Have cogitated and cogitated over what to do with this medium weight cotton, of which I bought maybe 1½ or 2 yards. Finally decided on shorts with pockets, as my blue pair gets worn constantly at this time of year. How long has it been in stash? Ummm . . . absolutely no idea.
But I couldn’t resist it as it’s that wonderful tomato red that I love but can never find when I have a specific project in mind. Now that I consider it, I was probably thinking “summer dress” but after laundering realised it would be too hot, and stashed it.
At one point I thought “tote bag” and have a piece cut off for that, as well as what I assume were the handles, except there’s a strange “V” cut on one end. Wonder what I was thinking…
Anyway, this is finally out of stash, ironed, and might be cut out by the time you read this. (Not yet, but the pattern’s out!)
Remember that green & mustard ski cap I was working on last time? I got it out and looked at it, then counted my stitches and realised I’d got off about 8 rows from the start.
Yes, I was good and frogged it back, but that put a damper on my crochet ardour. That, plus the early onset of extreme heat & humidity. Managed late last week to pull out of the doldrums a bit, and am almost back to where I was.

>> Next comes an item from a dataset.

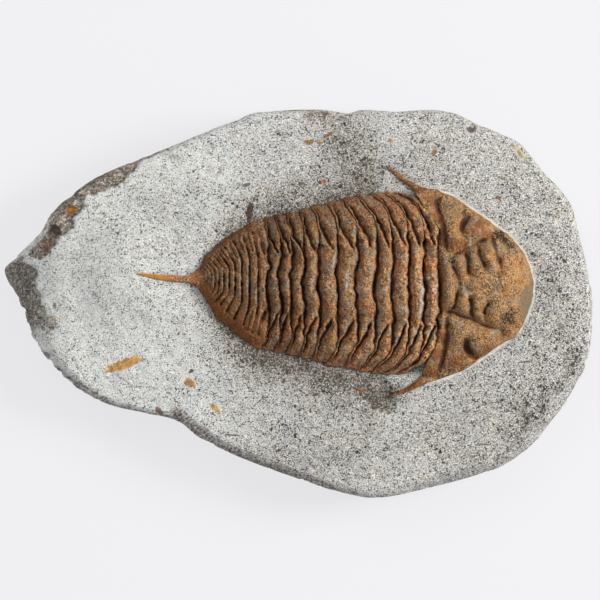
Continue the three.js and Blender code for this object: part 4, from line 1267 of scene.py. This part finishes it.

See what the triple digit temps have done to the lovely hydrangea bushes dotted around the apartment complex? The roses are too scraggly for piccies and grass that isn’t on a sprinkler system is dead brown because our rain has been sporadic.
Looking on the brighter side… Heat means time to tackle the small unread stack of books on my shelf… and was delighted to have found one I’d forgotten I had!
Back story: Several years ago I discovered the British Library Crime Classic series and ordered Death on the Cherwell by Mavis Doriel Hay. I quite enjoyed it, and learned what a humpty is (a.k.a., hassock), as well as absorbing more bits about British women’s university years.
BTW, if anyone has a humpty pattern they wouldn’t mind sharing, please let me know (sewing, not knitting or crochet).
My forgotten mystery was another Hay book, Murder Underground, which also mentions a humpty.
(I’m blaming my humpty fixation on triple digit heat. That and a desire to stuff one with stashed fabric. Add a zipped top & it might be great storage as well as hassock.)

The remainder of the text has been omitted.